Одним из величайших достижений св. Василия и фактически также его брата Григория было то, что им удалось направить монашеское движение в христианское русло и предохранить его от сектантства. То было и организационное, и богословское достижение, в которое внес свой значительный вклад и неизвестный автор «Макариева корпуса». Если Василий стремился донести до читателей главным образом ценности общинной жизни, то Григорий и Макарий отстаивали учение о личном общении с Богом как подлинном смысле христианства вообще и монашеского идеала в особенности. Их подходы были различны, но не исключали друг друга, как показывает связь между отдельными местами их сочинений. Григорий и Макарий согласны были в том, что каждый человек создан для единения с Богом и что мессалиане заблуждались, ограничивая цель «обожения», или θεωοις^, немногими избранными. Вместе с тем оба разделяли мысль, ставшую основой всей восточно-христианской духовной традиции: совершенство есть дар благодати Божией только в той мере, в какой сам человек, свободно и лично, ищет единства со Христом в Духе Святом, так что само богословие есть выражение его личного опыта. По словам Владимира Лосского, «если мистический опьгг есть личностное проявление общей веры, то богословие есть опытное выражение того, что может быть опьггно познано каждым»[312]. Никакая организация, никакой внешний авторитет — даже Церковь — не стоят между человеческой личностью и Богом, хотя подлинность личного опыта возможна, только когда он взыскуется в общине, на основе принадлежности жизни Церкви в таинствах и поэтому — в единстве со всеми святыми всех времен.

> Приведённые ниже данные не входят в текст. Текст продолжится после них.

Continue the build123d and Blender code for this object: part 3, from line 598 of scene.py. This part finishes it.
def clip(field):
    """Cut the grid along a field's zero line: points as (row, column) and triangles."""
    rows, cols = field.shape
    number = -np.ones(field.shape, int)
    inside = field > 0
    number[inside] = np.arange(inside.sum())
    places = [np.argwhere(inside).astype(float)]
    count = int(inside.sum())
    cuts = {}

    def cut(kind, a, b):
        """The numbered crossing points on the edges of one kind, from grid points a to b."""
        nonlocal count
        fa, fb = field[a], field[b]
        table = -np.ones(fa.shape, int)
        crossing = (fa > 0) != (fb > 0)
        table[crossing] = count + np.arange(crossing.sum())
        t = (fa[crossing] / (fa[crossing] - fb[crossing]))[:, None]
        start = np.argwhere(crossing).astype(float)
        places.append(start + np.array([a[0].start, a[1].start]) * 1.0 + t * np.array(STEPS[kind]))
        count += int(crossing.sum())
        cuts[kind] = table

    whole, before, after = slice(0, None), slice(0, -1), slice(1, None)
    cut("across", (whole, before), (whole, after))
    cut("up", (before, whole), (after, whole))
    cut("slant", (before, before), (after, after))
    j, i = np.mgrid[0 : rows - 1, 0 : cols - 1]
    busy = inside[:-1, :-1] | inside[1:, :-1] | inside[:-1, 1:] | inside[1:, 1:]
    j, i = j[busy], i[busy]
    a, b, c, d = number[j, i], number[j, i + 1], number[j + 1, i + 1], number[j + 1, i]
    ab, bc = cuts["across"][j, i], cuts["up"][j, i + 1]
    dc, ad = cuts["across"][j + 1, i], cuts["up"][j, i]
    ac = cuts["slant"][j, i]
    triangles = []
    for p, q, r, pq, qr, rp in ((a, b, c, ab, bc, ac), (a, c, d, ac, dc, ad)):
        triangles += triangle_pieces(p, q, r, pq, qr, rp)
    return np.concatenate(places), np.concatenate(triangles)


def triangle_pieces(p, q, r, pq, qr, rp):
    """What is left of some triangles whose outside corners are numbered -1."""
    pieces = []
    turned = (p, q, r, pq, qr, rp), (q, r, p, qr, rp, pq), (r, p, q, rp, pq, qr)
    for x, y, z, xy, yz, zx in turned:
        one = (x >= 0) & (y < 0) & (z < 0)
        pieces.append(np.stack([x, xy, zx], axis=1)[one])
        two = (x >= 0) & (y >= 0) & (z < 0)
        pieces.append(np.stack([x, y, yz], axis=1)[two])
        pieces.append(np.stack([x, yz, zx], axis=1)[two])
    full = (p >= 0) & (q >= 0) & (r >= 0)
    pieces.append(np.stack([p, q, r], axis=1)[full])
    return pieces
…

Для мессалиан мистик сам по себе, без чьейлибо помощи — и даже без пребывания в Церкви, так как крещение «бесполезно» (Иоанн Дамаскин 4, 5, 6, 17; Тимофей 2, 3, 12), — достигает познания Бога «в полноте чувства и уверенности» (4ν πάση αίσθήσει και πληροφορία). Тогда он становится единственным авторитетом для себя и других, независимо от какого-либо сакраментального служения. И параллелизм, и контраст совершенно очевидны.
Действительно, Григорий Нисский и Макарий согласны с мессалианской критикой магического понимания таинств. Оба настаивают на важности человеческого усилия, делающего крещение действенным в личной жизни крещеного:«Рождаемый свыше водою и Духом (Ин. 3:3) не должен останавливаться в младенческом состоянии духовного мысленного возраста, но пусть будет нужно ему, ежедневно пребывающему в подвиге, труде и многом терпении, чрез борьбу с духовным сопротивником преуспевать и возрастать до полноты духовного возраста»[313]. Но крещение — а значит, и Церковь — остается основанием и условием продвижения вперед: «Но идущие за Христом силою крещения снова достигают первоначальной меры Адама, делаются повелителями демонов и страстей»[314].

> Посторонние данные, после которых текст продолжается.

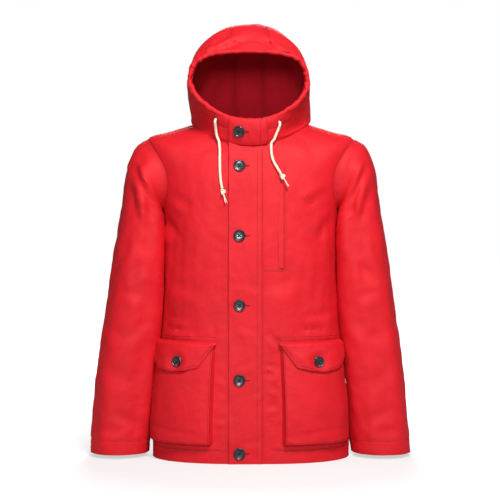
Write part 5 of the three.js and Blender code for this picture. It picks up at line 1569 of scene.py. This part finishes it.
def add_all_stitching(placket, tab, flaps, pockets):
    columns = [on_front(x, np.linspace(4, 658, 130), 5) for x in (14.9, 23.6)]
    add_stitches("placket_stitching", [laid_on(placket, line) for line in columns], blend_placket)
    ways = np.linspace(0.07, 0.93, 20)
    rows = [tab_point(np.full(20, x), ways, 6) for x in (20.0, 33.5)]
    add_stitches("tab_stitching", [laid_on(tab, row) for row in rows], blend_tab)
    by_name = bpy.data.objects
    front_lines = []
    for line in CHEST_STITCHING:
        x, z = np.array(line, float).T
        front_lines.append(laid_on(by_name["shell_front_left"], on_front(x, z, 4)))
    hem_turns = {"shell_front_left": (80, 1), "shell_front_right": (84, 179), "shell_back": (181, 359)}
    for piece, (start, end) in hem_turns.items():
        front_lines.append(laid_on(by_name[piece], on_body(np.linspace(start, end, 140), 27.0, 1)))
    for side, name in SIDES:
        panel = by_name["shell_front_" + name]
        for height in (258.5, 264.5):
            seam = on_body(pocket_turn(side, np.linspace(-0.05, 1.04, 60)), height, 2)
            front_lines.append(laid_on(panel, seam))
        turns, starts = SLEEVE_START[name]
        loop = sleeve_point(side, turns, starts)
        up = ARMHOLE + (loop[:, 2] - ARMHOLE) * 1.07
        spread = np.stack([loop[:, 0], loop[:, 1] * 1.07, up], 1)
        for chosen, piece in ((spread[:, 1] < -3, panel), (spread[:, 1] > 3, by_name["shell_back"])):
            part = spread[chosen]
            part = part[np.argsort(-part[:, 2] if piece is panel else part[:, 2])]
            part = part[part[:, 2] < 683]
            front_lines.append(laid_on(piece, smooth_path(part, 4)))
    for (side, name), pocket in zip(SIDES, pockets):
        border = np.array([(0.047, z) for z in np.linspace(240, 45, 60)]
                          + [(s, 45) for s in np.linspace(0.047, 0.975, 50)]
                          + [(0.975, z) for z in np.linspace(45, 240, 60)])
        front_lines.append(laid_on(pocket, on_body(pocket_turn(side, border[:, 0]), border[:, 1], 18)))
    add_stitches("body_stitching", front_lines, lambda p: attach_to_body(p, "torso"))
    for (side, name), flap in zip(SIDES, flaps):
        share = np.concatenate([np.full(6, 0.02), np.linspace(0.025, 0.975, 60), np.full(6, 0.98)])
        drop = flap_drop(share) - 5.5
        drop[:6], drop[-6:] = np.linspace(2, 14, 6), np.linspace(14, 2, 6)
        line = on_body(pocket_turn(side, share), FLAP_SEAM - drop, 26)
        add_stitches(f"pocket_flap_{name}_stitching", [laid_on(flap, line)], lambda p, n=name: blend_flap(p))
    hood_lines = []
    rim_turns = {k: np.linspace(e[0] + 0.6, e[1] - 0.6, 160 if k != "middle" else 50) for k, e in HOOD_EDGES.items()}
    for name, turns in rim_turns.items():
        way = way_after(turns[:, None], np.full((len(turns), 1), 25.0))[:, 0]
        hood_lines.append(laid_on(by_name["shell_hood_" + name], hood_point(turns, way)))
    for name, turn in (("left", CROWN - 1.9), ("middle", CROWN + 1.9), ("middle", 180 - CROWN - 1.9),
                       ("right", 180 - CROWN + 1.9)):
        way = np.linspace(0.09, 0.97, 120)
        hood_lines.append(laid_on(by_name["shell_hood_" + name], hood_point(np.full(120, turn), way)))
    add_stitches("hood_stitching", hood_lines, blend_hood)
    for side, name in SIDES:
        turns = np.linspace(0, 359, 150)
        line = sleeve_point(side, turns, np.full(150, 0.9575))
        add_stitches("cuff_stitching_" + name, [laid_on(by_name["shell_sleeve_" + name], line)],
                     lambda p, s=side, n=name: blend_sleeve(p))


# ---------------------------------------------------------------- inside the neck
def add_neck_trim():
    turns = np.linspace(200, 340, 60)
    rises = np.linspace(0.955, 0.995, 5)
    turn, rise = np.meshgrid(turns, rises, indexing="ij")
    here, out = body_frame(turn, rise)
    tape = slab("neck_tape_cloth", here - out * 6.3, here - out * 7.1, LINING,
                seam=seam_shade_grid(*turn.shape, 0, 0, 1, 1))
    on_torso(tape, "neck_tape")
    low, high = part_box("hanging_loop")
    x = np.linspace(low.x, high.x, 40) / MM
    middle = (low.x + high.x) / 2 / MM
    half = (high.x - low.x) / 2 / MM
    bow = 1 - ((x - middle) / half) ** 2
    top, bottom = high.z / MM, low.z / MM
    y0, y1 = high.y / MM, low.y / MM
    centre = np.stack([x, y0 - 1.2 + (y1 - y0 + 2.4) * bow, top - 4.5 - (top - bottom - 9) * bow], 1)
    across = np.linspace(-4, 4, 5)
    outer = centre[:, None, :] + np.stack([0 * across, 0 * across, across], 1)[None, :, :]
    inner = outer + np.array([0, 1.0, 0])
    loop = slab("hanging_loop_tape", outer, inner, LINING, seam=seam_shade_grid(40, 5, 0, 0, 0.7, 0.7))
    on_torso(loop, "hanging_loop")


PLACKET = add_placket()
TAB = add_tab()
POCKET_LEFT, FLAP_LEFT = add_pocket(1, "left")
POCKET_RIGHT, FLAP_RIGHT = add_pocket(-1, "right")
add_chest_pocket()
for button_name, (button_at, button_out) in BUTTONS.items():
    add_button(button_name, np.array(button_at), button_out)
add_eyelet("left")
add_eyelet("right")
add_buttonholes(PLACKET, "placket", [f"front_button_{k}" for k in range(1, 6)], (1, 0, 0), blend_placket)
add_buttonholes(TAB, "tab", ["throat_button"], (1, 0, 0), blend_tab)
for flap_piece, flap_name in ((FLAP_LEFT, "left"), (FLAP_RIGHT, "right")):
    add_buttonholes(flap_piece, "flap_" + flap_name, ["pocket_button_" + flap_name], (0, 0, 1),
                    lambda p, n=flap_name: blend_flap(p))
add_all_stitching(PLACKET, TAB, (FLAP_LEFT, FLAP_RIGHT), (POCKET_LEFT, POCKET_RIGHT))
add_neck_trim()


# ---------------------------------------------------------------- floor and light
def add_stage():
    size = 40.0  # half the floor's width, in metres
    mesh = bpy.data.meshes.new("floor")
    z = CAD_BOX[0].z - 0.0005
    mesh.from_pydata([(-size, -size, z), (size, -size, z), (size, size, z), (-size, size, z)], [], [(0, 1, 2, 3)])
    floor = new_object("floor", mesh)
    material, tree, shader = new_finish("white_paper_painted_glow")
    # The paper has a painted glow, seen only by the camera, that makes it white all over; the glow is painted weaker
    # near the jacket, a painted shade there, so that it is white all over but for a soft shadow.
    shader.inputs["Base Color"].default_value = linear("#a8a8a8")
    shader.inputs["Roughness"].default_value = 0.95
    shader.inputs["Specular IOR Level"].default_value = 0.1
    place = add_node(tree, "ShaderNodeTexCoord").outputs["Object"]
    # Painted shade: the glow is about half as strong within 0.35 m of the jacket's middle as it is 1 m away.
    away = add_node(tree, "ShaderNodeVectorMath", {0: place}, operation="LENGTH").outputs["Value"]
    glow_weaker_near_jacket = add_node(tree, "ShaderNodeMapRange", {"Value": away, "From Min": 0.35, "From Max": 1.0, "To Min": 0.56,
                                                   "To Max": 1.0}).outputs["Result"]
    seen = add_node(tree, "ShaderNodeLightPath").outputs["Is Camera Ray"]
    painted_glow = add_node(tree, "ShaderNodeMath", {0: glow_weaker_near_jacket, 1: seen}, operation="MULTIPLY").outputs["Value"]
    light = add_node(tree, "ShaderNodeEmission", {"Color": (1, 1, 1, 1), "Strength": painted_glow}).outputs[0]
    whole = add_node(tree, "ShaderNodeAddShader", {0: shader.outputs[0], 1: light}).outputs[0]
    tree.links.new(whole, tree.nodes["Material Output"].inputs["Surface"])
    mesh.materials.append(material)
    scene = bpy.context.scene
    scene.view_settings.view_transform = "Standard"
    world = bpy.data.worlds.new("studio")
    world.use_nodes = True
    # A white room: it looks paper white from anywhere, and lights the cloth less than that.
    tree = world.node_tree
    lit = tree.nodes["Background"]
    lit.inputs["Color"].default_value = (1, 1, 1, 1)
    lit.inputs["Strength"].default_value = 0.17
    seen = add_node(tree, "ShaderNodeBackground", {"Color": (1, 1, 1, 1), "Strength": 1.0})
    direct = add_node(tree, "ShaderNodeLightPath").outputs["Is Camera Ray"]
    both = add_node(tree, "ShaderNodeMixShader", {0: direct, 1: lit.outputs[0], 2: seen.outputs[0]})
    tree.links.new(both.outputs[0], tree.nodes["World Output"].inputs["Surface"])
    scene.world = world


def add_softbox(name, at, towards, size, power_w):
    light = bpy.data.lights.new(name, "AREA")
    light.shape = "DISK"
    light.size = size
    light.energy = power_w
    lamp = new_object(name, light)
    lamp.location = at
    lamp.rotation_euler = (Vector(towards) - Vector(at)).to_track_quat("-Z", "Y").to_euler()


add_stage()
add_softbox("top_softbox", (0.5, -1.95, 2.4), (0, 0, 0.6), 0.8, 71)
add_softbox("front_softbox", (-0.1, -3.2, 1.0), (0, 0, 0.6), 0.7, 42)
add_softbox("back_softbox", (0, 2.6, 1.9), (0, 0, 0.5), 1.5, 72)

Таким образом, по отношению к крайнему аскетизму Григорий и Псевдо-Макарий на уровне личной духовной жизни и богословия заняли ту же умеренную, интегрирующую позицию, что и Василий в области поведения и общинной жизни. Они не решили до конца проблему взаимоотношения между божественной благодатью и человеческой свободой. Этот парадокс остается у них полностью в силе, чем, несомненно, объясняется, что западные авторы называли их иногда «полупелагианами».
В самом деле, справедливо, что мессалиане были в некотором смысле восточными пелагианами. Превознося аскетические подвиги и заявляя, что в христианстве допустимо одно только харизматическое водительство, они отвергали объективную благодать преподаваемых Церковью таинств и оспаривали авторитет епископов, чью власть считали чисто человеческой. Но в то время как Запад твердо занял позицию Августина, утверждая первенство благодати и, в конце концов, иерархической власти ex ореге operato [315],
Восток рискнул оставить эту проблему частично нерешенной. Он осудил мессалиан за отрицание Церкви и таинств, но не осудил сам принцип харизматического водительства, оставив его наряду с руководством институциональным, и не избавил никого из членов Церкви от долга свободными и личными усилиями добиваться «полноты чувства и уверенности» в истине.

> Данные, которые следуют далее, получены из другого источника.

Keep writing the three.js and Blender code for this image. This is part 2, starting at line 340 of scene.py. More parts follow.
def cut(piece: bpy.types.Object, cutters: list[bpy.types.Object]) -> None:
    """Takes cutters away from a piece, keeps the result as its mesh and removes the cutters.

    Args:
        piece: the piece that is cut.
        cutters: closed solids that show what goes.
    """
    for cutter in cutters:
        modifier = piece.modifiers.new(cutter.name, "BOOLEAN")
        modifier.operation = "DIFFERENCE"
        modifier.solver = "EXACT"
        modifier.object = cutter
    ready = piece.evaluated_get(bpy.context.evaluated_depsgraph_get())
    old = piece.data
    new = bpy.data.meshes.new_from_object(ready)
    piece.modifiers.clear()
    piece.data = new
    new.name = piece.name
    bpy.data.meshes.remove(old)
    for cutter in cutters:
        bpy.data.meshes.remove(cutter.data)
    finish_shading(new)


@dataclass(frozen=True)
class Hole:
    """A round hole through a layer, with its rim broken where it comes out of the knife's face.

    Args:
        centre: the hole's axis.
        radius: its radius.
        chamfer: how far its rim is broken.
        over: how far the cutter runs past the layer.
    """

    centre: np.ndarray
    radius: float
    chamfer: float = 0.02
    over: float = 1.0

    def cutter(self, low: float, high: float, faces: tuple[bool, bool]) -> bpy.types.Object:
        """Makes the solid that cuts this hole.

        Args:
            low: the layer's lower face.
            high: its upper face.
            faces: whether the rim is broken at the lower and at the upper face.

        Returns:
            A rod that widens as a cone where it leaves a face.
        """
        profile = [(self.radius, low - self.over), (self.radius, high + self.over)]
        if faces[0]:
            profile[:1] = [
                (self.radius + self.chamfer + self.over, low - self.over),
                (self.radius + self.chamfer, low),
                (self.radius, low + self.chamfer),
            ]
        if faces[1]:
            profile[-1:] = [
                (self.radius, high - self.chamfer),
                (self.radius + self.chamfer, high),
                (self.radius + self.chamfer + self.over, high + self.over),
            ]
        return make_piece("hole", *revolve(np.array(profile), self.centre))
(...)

Мессалианство продолжало существовать в Византии в многообразных формах и неоднократно осуждалось церковными соборами. Но внутри самой Церкви духовные руководители, преимущественно из монашеской среды, могли часто бросать вызов церковным (и гражданским) властям, никогда не уступая им монополию на истину и знание. Преп. Максим Исповедник, простой монах и величайший византийский богослов VII века, однажды был поставлен перед фактом, что все патриархи, включая римского епископа (так ему сказали), приняли ересь монофелитства. «Дух Святой, — ответил он, — анафематствовал через апостолов даже ангелов, вводящих что-либо новое и чуждое проповеди [евангельской и апостольской]»[316]. Такую позицию занимали отнюдь не только отдельные мистики или отшельники, которые скорее, чем ктолибо иной, могли разделять мессалианский духовный индивидуализм. Самый яркий представитель общежительного монашества в VIII и IX вв., Феодор Студит, разорвал общение с двумя следовавшими один за другим патриархами, противясь их снисходительности (или οίκονομία) по отношению к прежним иконоборцам и к капризам императоров.